Joel Chansky: It costs money to investigate and to form a captive. It could be that the savings associated with forming a captive isn’t that great. If it’s an availability issue, a corporation might prefer not to have any coverage at all. A captive would cause them to set up a whole company and file applications and tie up capital in a regulated environment. A captive is an insurance company. It’s going to be regulated by an insurance department wherever it goes and you’re going to have to put up capital to support it.

There’s a middle road: a sponsored captive, or segregated cell, where the owner of the facility, not you, is regulated. If you have your own captive, you have to deal with corporate governance issues, with board meetings, and it uses up time. If you’re in a rent-a-captive, someone else does that for you.

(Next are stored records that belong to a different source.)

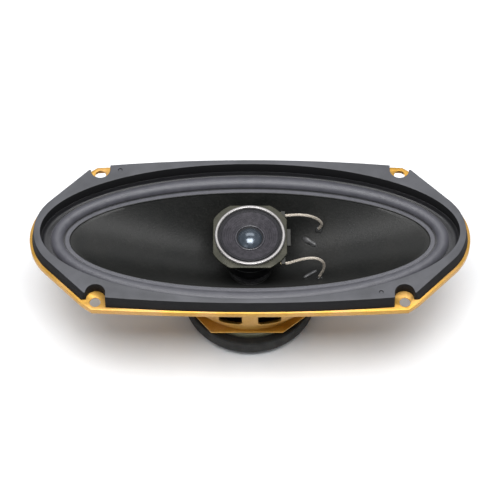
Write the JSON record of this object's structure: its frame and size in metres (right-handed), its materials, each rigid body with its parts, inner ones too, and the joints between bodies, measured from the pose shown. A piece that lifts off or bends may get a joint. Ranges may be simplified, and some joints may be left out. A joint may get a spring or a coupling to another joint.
{
  "type": "coaxial car speaker",
  "caption": "Oval coaxial car speaker: stamped steel basket, half-roll surround, paper cone and a centre-post cone tweeter, with ferrite magnet.",
  "frame": {"origin": "centre of the four screw holes, at the mounting flange's front face", "axes": "+Z out of the cone towards the listener, +X along the long side of the oval"},
  "size_m": [0.262, 0.1056, 0.08],
  "materials": {
    "zinc_steel": "yellow zinc passivated, satin",
    "gasket_foam": "matte moulded black",
    "surround_cloth": "satin, treated cloth",
    "cone_paper": "matte, dyed pulp",
    "glue": "satin",
    "coil_form": "satin",
    "copper_wire": "lacquered",
    "felt": "matte",
    "spider_cloth": "matte, phenolic-treated",
    "fibre_ring": "matte",
    "plated_steel": "dull olive plating",
    "rivet_steel": "satin",
    "ferrite": "dull, coated",
    "black_steel": "black coated, satin",
    "post_steel": "black, satin",
    "housing_plastic": "matte",
    "ring_metal": "satin, bright",
    "tweeter_paper": "satin, doped",
    "dome_film": "glossy",
    "board_fibre": "phenolic board",
    "tab_brass": "tinned",
    "tinsel_braid": "braided tinsel wire"
  },
  "bodies": {
    "frame": {"basket": "zinc_steel", "mounting_gasket": "gasket_foam", "surround": "surround_cloth", "spider": "spider_cloth", "spider_spacer_ring": "fibre_ring", "top_plate": "plated_steel", "tweeter_frame": "plated_steel", "tweeter_yoke": "plated_steel", "tweeter_top_plate": "plated_steel", "seat_rivet_1": "rivet_steel", "seat_rivet_2": "rivet_steel", "seat_rivet_3": "rivet_steel", "seat_rivet_4": "rivet_steel", "terminal_rivet_1": "rivet_steel", "terminal_rivet_2": "rivet_steel", "post_screw": "rivet_steel", "post_washer": "rivet_steel", "magnet": "ferrite", "tweeter_magnet": "ferrite", "back_plate": "black_steel", "tweeter_post": "post_steel", "tweeter_housing": "housing_plastic", "tweeter_trim_ring": "ring_metal", "tweeter_surround": "tweeter_paper", "tweeter_terminal_strip": "board_fibre", "terminal_board": "board_fibre", "tweeter_lug_rear": "tab_brass", "tweeter_lug_front": "tab_brass", "terminal_tab_positive": "tab_brass", "terminal_tab_negative": "tab_brass", "tweeter_lead_rear": "tinsel_braid", "tweeter_lead_front": "tinsel_braid", "woofer_lead_rear": "tinsel_braid", "woofer_lead_front": "tinsel_braid"},
    "cone_assembly": {"cone": "cone_paper", "glue_bead_rear": "glue", "glue_bead_front": "glue", "voice_coil_former": "coil_form", "voice_coil_winding": "copper_wire", "dust_felt_ring": "felt"},
    "tweeter_diaphragm": {"tweeter_cone": "tweeter_paper", "tweeter_dome": "dome_film", "tweeter_coil": "coil_form"}
  },
  "joints": [
    {"name": "cone_excursion", "type": "slide", "parent": "frame", "child": "cone_assembly", "axis": [0, 0, 1], "range_m": [-0.004, 0.004], "stiffness_N_per_m": 3000, "deforming": ["surround", "spider", "tweeter_lead_rear", "tweeter_lead_front", "woofer_lead_rear", "woofer_lead_front"]},
    {"name": "tweeter_excursion", "type": "slide", "parent": "frame", "child": "tweeter_diaphragm", "axis": [0, 0, 1], "range_m": [-0.0004, 0.0004], "stiffness_N_per_m": 2000, "deforming": ["tweeter_surround"]}
  ]
}
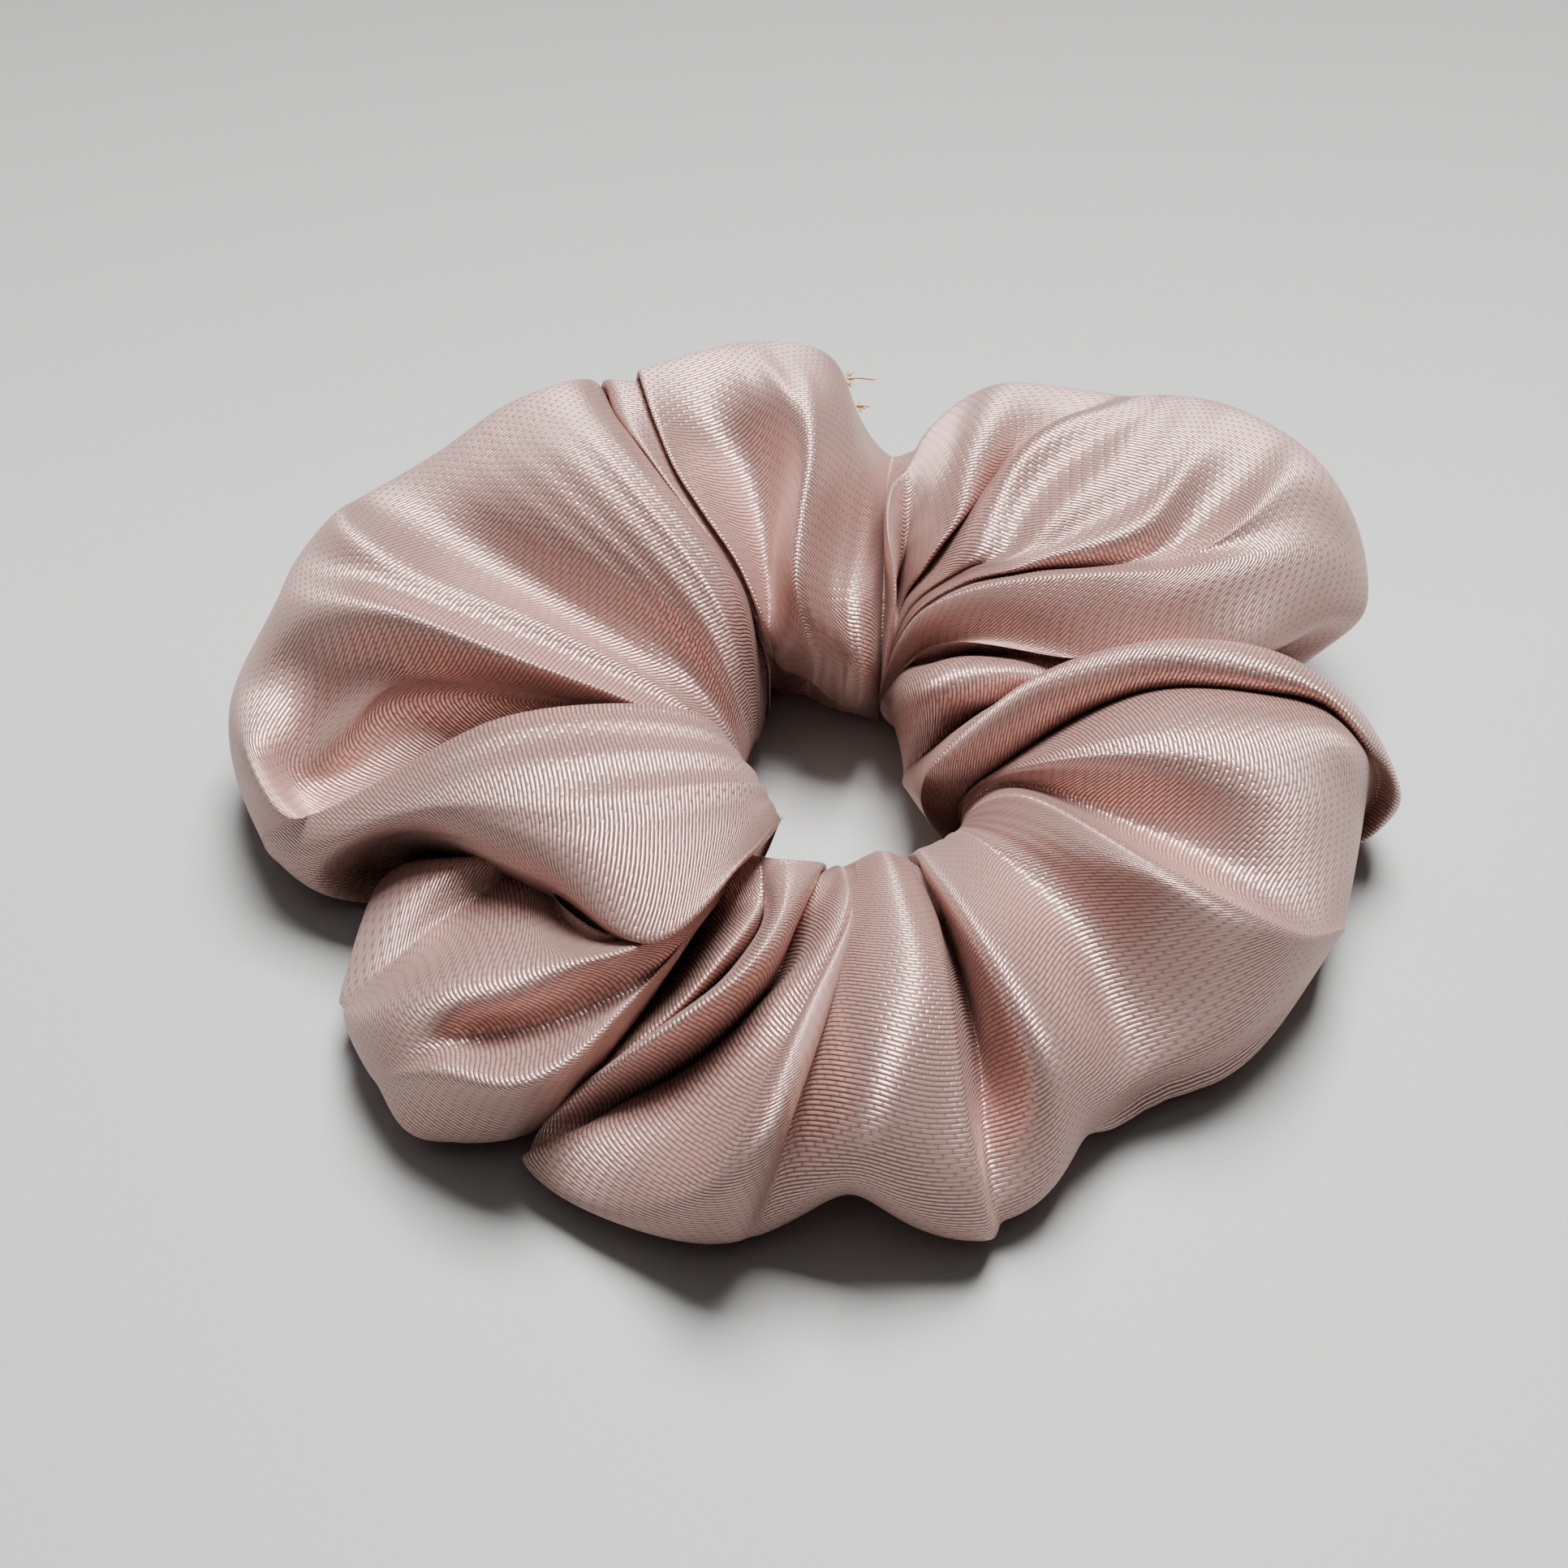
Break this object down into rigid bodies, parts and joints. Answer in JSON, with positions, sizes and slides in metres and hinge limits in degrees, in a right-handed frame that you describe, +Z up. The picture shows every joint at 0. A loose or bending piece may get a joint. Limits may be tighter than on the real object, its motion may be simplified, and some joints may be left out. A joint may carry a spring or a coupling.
{
  "type": "scrunchie",
  "caption": "Gathered satin hair scrunchie: a stitched fabric tube bunched into puffy lobes round a hidden elastic band, with an open middle for the hair.",
  "frame": {"origin": "middle of the scrunchie's bounding box, on the surface it lies on", "axes": "+Z up, through the middle hole; +X along the longest side; +Y away from the front, towards the closing seam"},
  "size_m": [0.1144, 0.1038, 0.029],
  "materials": {
    "satin": "dusty pink polyester satin, glossy face outwards",
    "elastic": "off-white braided elastic, matt",
    "thread": "matching spun polyester thread, matt"
  },
  "bodies": {
    "root": {"satin_sleeve": "satin", "elastic_band": "elastic", "elastic_join_stitches": "thread", "long_seam_stitches": "thread", "closing_seam_stitches": "thread", "thread_tail_upper": "thread", "thread_tail_lower": "thread"}
  },
  "joints": []
}
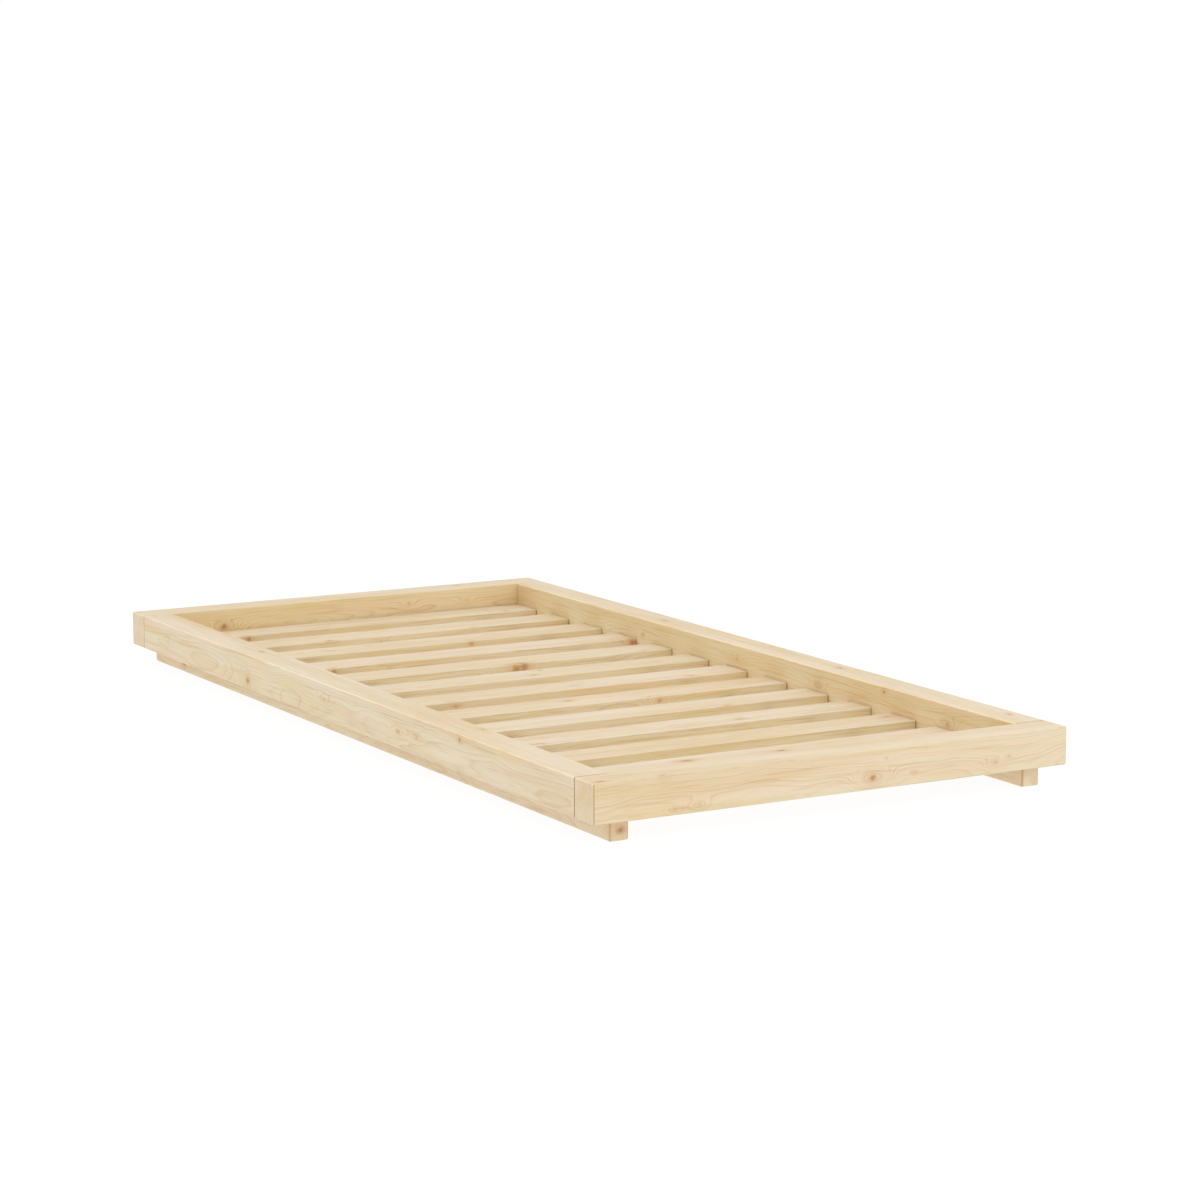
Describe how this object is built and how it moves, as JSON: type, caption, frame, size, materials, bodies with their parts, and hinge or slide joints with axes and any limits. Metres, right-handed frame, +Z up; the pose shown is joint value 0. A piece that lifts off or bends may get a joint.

So you decide to form a captive. Where do you locate? How do you choose among domiciles like Bermuda, Vermont and others?

John Prescott: We work with the District of Columbia and South Carolina as well as Vermont. Reputation is important, as is an effective regulatory environment. You want a relationship where you can partner with the State of Vermont, say, but also with the service providers there–the management companies, the lawyers and the accountants who can tell you how you should run these captives and what lines you should you be in.

Joel Chansky: The key considerations are infrastructure and cost.

Third is something unique that points you to one domicile or another.

Is there a mature insurance department or regulator that can respond to issues? Are there providers for accounting, actuarial, legal and captive management services? Vermont scores an “A” on all those. So does Bermuda, and some other domiciles.

In Vermont, for example, if you want to pick up the phone during the formation stage and you have questions about how the company is going to be regulated, someone’s going to be there to answer the call and set up a meeting. They’ll point you to service providers who might help. They’re good at that. They’re user -friendly. They compare favorably with other domiciles. Part of it is that they’ve been at it the longest. Vermont had a big growth spurt in the ’80s. Others have been at it as long, but they never flourished or matured. Vermont promoted its market in the ’80s and continues into the ’90s and into the ’00s. They’re just a step ahead of the other domiciles. Now Hawaii is pretty well along, with over 100 captives. South Carolina too is developing an infrastructure, and then there’s the new District of Columbia captive law that’s getting ramped up.